" Nourritures canailles " ! Le titre même du livre ne vous attire t'il pas ? Moi,en tout cas ,oui ! Je vais le commander illico presto...J'ai un rapport à la nourriture très compliqué ,entre attirance sensuelle gourmande et retrait prudent..
Ce qu'écrivent les autres sur la nourriture me fascine !
"Egaré en forêt de Senart au cours d'une partie de chasse, Henri IV trouve refuge chez un garde-chasse. Bien entendu, le brave homme n'a pas reconnu son souverain, mais il lui offre tout de même le vivre et le couvert. Les deux convives communient devant un bon civet, et discutent à bâtons rompus.

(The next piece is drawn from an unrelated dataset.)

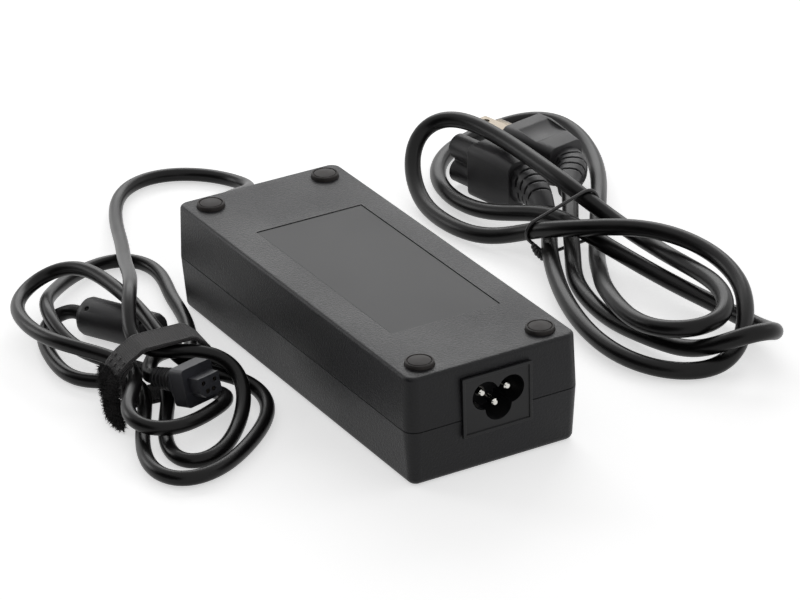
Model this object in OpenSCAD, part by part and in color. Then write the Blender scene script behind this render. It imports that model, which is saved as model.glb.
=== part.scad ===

Dans la modeste chaumière, le plus grand roi d'Occident se régale... Naturellement, il ne faut pas prendre au pied de la lettre ce récit, tiré d'une pièce de théâtre du XVIIIe siècle. Il participe d'un discours politique : la légende dorée d'un Henri IV proche de son peuple au point de partager ses plaisirs de table.
Oubliées des chroniques, méprisées par les auteurs des grands traités de gastronomie, les nourritures populaires à l'époque moderne restent assez mal connues. Quand elles sont abordées pour elles-mêmes, c'est en des circonstances extraordinaires - festivités ou famines. Mais l'ordinaire reste dans l'ombre.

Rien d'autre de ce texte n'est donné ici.